(What you will do) Begin at the line that contains "Turn this picture", stop after the line that contains "wasm.setup();", and reproduce only that span, unaltered.

(Object modeling scripts)

— START —

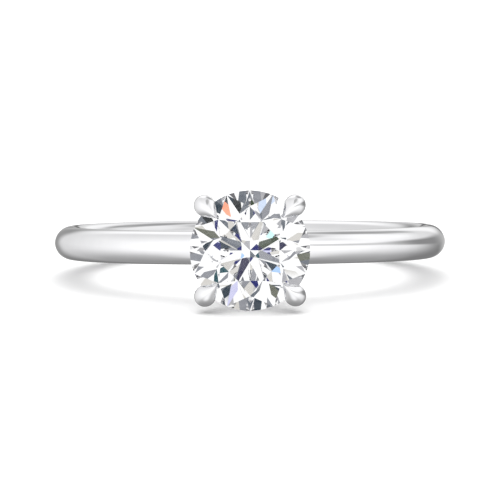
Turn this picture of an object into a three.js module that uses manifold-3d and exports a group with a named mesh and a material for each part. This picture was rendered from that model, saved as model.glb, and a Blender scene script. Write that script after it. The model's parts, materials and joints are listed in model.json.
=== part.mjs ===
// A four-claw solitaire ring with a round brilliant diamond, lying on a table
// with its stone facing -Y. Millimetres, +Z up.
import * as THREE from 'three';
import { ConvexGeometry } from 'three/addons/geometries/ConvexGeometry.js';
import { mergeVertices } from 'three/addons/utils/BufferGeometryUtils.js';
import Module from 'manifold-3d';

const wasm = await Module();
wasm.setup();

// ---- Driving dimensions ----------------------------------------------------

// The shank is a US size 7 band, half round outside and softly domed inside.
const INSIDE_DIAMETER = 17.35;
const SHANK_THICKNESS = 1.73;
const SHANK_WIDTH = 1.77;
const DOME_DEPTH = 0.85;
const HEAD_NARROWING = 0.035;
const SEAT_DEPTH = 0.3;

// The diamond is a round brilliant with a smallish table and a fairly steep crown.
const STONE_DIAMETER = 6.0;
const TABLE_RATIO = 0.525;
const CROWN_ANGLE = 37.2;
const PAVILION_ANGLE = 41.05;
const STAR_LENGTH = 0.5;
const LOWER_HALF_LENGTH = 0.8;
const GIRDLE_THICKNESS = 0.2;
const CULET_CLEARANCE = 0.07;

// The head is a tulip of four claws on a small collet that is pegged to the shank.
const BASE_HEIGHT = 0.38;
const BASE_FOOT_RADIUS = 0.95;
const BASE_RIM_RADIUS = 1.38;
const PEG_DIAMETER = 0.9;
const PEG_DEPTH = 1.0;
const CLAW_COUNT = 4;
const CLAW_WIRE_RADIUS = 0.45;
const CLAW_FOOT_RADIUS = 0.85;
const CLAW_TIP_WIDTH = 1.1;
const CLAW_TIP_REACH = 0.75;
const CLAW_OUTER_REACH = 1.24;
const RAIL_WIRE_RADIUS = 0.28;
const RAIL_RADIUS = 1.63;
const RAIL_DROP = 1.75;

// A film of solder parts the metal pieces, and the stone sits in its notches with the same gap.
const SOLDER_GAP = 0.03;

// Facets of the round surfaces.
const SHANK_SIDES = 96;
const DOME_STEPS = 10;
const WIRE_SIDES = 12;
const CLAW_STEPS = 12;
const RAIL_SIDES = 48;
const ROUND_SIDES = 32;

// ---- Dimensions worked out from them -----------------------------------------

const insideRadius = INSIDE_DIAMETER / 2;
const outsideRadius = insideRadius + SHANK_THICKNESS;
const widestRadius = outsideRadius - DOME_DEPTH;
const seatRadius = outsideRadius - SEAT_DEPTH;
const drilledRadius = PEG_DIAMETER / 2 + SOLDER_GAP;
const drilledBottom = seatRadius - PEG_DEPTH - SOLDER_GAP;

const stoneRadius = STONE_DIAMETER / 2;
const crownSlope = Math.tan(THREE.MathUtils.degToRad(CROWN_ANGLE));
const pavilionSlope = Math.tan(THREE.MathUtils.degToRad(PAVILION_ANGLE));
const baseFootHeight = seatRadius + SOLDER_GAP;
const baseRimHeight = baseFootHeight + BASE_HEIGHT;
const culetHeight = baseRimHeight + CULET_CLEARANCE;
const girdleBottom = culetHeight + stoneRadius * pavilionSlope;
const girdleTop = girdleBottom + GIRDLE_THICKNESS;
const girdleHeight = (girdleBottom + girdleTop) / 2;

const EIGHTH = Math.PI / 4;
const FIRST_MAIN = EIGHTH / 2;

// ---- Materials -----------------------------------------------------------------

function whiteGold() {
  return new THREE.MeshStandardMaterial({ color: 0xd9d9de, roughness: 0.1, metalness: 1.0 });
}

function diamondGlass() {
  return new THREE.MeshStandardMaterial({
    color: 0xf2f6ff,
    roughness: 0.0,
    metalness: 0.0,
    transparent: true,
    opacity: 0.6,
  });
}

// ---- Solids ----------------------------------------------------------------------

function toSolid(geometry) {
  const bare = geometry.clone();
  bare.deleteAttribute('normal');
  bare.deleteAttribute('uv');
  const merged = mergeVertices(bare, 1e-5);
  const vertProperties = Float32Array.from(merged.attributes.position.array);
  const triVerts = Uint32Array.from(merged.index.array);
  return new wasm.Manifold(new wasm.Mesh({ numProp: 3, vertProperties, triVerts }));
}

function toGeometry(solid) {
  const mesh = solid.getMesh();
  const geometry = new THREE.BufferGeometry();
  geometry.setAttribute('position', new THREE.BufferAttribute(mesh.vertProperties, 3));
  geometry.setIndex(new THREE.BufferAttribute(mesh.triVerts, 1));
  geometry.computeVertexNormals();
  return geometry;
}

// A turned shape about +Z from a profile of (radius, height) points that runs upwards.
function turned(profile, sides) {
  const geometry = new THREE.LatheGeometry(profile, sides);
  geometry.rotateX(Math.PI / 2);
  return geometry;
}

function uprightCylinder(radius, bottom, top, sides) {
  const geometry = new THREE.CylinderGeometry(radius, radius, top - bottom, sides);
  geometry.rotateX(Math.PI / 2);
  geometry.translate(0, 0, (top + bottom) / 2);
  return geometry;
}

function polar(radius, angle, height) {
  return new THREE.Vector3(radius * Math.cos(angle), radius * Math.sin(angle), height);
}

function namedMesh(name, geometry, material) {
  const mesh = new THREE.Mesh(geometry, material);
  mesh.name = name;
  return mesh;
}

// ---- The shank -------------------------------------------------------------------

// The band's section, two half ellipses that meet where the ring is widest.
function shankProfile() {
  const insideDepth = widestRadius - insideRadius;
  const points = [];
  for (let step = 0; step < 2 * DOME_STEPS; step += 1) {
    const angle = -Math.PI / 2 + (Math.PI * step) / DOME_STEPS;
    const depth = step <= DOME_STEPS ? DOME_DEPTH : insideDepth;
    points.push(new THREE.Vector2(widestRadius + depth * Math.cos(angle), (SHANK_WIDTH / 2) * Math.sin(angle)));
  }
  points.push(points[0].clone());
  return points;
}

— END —
— START —

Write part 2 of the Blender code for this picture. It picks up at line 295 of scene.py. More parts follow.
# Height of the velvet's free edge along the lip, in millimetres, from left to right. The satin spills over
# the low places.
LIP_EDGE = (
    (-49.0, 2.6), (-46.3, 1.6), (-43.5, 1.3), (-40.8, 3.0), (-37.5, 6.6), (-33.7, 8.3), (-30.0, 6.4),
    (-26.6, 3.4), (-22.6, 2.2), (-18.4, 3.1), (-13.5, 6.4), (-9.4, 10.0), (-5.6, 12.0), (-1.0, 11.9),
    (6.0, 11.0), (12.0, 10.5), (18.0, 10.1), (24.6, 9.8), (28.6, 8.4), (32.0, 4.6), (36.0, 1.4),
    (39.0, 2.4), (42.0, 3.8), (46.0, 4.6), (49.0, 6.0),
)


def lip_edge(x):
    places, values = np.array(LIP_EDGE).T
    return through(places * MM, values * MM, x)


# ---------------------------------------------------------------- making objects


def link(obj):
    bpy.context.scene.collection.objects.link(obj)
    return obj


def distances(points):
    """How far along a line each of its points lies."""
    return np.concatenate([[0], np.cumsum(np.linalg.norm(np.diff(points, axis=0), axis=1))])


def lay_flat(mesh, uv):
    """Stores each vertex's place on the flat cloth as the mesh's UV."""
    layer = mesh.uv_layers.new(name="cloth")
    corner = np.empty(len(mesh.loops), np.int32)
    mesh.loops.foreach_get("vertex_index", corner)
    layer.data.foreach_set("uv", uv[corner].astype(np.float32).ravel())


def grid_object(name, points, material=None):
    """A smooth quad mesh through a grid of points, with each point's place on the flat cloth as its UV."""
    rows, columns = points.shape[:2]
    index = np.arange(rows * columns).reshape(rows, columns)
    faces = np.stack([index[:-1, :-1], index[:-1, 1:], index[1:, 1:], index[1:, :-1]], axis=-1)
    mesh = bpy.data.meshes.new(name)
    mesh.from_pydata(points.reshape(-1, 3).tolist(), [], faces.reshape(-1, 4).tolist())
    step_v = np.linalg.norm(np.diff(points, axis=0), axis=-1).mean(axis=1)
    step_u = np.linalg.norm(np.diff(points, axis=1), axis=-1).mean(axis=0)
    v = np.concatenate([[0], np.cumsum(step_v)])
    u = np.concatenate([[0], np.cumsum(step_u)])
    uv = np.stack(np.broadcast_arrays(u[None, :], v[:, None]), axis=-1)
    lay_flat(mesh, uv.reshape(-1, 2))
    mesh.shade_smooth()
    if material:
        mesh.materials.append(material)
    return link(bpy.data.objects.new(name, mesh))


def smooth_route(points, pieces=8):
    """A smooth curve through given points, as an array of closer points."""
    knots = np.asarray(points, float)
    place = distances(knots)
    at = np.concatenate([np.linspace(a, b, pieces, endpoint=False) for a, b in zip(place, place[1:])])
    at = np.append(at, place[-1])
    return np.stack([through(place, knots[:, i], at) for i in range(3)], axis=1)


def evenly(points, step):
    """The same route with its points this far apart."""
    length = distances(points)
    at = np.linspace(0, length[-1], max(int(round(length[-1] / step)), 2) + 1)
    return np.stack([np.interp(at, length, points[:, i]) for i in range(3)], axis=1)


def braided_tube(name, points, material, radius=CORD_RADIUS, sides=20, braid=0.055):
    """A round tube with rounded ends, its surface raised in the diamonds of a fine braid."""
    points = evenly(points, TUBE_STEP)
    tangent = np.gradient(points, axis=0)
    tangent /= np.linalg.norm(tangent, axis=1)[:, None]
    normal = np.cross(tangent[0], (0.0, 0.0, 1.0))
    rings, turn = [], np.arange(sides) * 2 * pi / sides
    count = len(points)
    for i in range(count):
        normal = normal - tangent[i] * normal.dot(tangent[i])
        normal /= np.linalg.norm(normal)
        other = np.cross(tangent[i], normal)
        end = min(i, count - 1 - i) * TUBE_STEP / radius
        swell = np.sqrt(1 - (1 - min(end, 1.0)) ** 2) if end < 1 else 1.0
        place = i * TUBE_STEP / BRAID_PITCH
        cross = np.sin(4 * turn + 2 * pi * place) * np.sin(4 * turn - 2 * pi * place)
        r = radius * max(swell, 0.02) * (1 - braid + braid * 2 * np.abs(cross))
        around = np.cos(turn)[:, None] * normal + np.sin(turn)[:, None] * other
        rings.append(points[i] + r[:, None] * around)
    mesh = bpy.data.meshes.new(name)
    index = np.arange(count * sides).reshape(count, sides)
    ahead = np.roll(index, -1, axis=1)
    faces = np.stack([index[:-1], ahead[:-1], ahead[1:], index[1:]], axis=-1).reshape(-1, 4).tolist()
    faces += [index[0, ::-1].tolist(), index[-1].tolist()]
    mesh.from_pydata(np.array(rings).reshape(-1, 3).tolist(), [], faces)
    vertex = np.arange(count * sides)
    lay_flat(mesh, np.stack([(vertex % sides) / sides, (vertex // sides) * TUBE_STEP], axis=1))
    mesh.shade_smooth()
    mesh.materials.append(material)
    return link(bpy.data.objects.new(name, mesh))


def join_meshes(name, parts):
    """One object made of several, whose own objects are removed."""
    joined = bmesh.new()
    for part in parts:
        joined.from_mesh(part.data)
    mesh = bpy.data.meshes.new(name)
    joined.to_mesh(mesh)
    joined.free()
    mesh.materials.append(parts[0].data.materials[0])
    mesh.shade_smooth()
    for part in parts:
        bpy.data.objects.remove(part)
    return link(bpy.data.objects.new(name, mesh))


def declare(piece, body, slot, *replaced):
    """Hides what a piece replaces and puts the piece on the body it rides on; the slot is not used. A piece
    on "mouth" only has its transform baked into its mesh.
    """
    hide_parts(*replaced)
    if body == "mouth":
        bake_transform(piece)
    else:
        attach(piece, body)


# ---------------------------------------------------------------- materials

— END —
— START —

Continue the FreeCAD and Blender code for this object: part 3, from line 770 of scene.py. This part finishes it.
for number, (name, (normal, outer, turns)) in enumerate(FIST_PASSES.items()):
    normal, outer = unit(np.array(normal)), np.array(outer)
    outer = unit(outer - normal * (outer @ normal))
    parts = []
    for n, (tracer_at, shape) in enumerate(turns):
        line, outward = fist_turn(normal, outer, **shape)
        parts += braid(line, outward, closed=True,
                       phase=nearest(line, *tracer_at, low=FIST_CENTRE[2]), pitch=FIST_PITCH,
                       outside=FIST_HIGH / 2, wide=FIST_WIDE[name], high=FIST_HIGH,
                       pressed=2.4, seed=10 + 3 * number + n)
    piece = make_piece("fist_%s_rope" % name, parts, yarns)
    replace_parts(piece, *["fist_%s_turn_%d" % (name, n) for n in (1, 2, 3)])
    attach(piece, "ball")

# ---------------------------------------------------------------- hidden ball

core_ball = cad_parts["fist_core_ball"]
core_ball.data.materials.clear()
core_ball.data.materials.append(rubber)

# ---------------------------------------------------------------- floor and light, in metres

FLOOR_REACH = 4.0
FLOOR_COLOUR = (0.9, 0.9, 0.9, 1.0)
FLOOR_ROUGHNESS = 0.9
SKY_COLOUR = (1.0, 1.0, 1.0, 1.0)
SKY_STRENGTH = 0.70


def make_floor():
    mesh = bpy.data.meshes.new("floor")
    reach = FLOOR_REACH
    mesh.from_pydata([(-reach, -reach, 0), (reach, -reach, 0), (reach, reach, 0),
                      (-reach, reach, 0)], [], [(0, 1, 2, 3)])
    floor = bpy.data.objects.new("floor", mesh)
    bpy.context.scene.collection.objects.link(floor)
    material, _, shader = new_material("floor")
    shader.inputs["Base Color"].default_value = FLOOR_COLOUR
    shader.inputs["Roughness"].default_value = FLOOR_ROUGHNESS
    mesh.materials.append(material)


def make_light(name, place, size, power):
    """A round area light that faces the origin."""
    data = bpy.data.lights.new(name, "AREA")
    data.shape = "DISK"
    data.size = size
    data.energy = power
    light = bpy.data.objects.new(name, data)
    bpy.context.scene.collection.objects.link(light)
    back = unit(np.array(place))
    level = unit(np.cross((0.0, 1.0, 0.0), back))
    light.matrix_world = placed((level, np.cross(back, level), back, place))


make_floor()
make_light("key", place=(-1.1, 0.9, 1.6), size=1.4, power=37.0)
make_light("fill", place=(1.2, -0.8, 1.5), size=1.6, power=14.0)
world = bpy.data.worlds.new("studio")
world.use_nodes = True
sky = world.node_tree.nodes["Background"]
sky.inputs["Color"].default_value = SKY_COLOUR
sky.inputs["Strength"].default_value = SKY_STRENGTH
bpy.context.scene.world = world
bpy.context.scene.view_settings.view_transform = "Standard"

— END —

(Response to the task)
Turn this picture of an object into a three.js module that uses manifold-3d and exports a group with a named mesh and a material for each part. This picture was rendered from that model, saved as model.glb, and a Blender scene script. Write that script after it. The model's parts, materials and joints are listed in model.json.
=== part.mjs ===
// A four-claw solitaire ring with a round brilliant diamond, lying on a table
// with its stone facing -Y. Millimetres, +Z up.
import * as THREE from 'three';
import { ConvexGeometry } from 'three/addons/geometries/ConvexGeometry.js';
import { mergeVertices } from 'three/addons/utils/BufferGeometryUtils.js';
import Module from 'manifold-3d';

const wasm = await Module();
wasm.setup();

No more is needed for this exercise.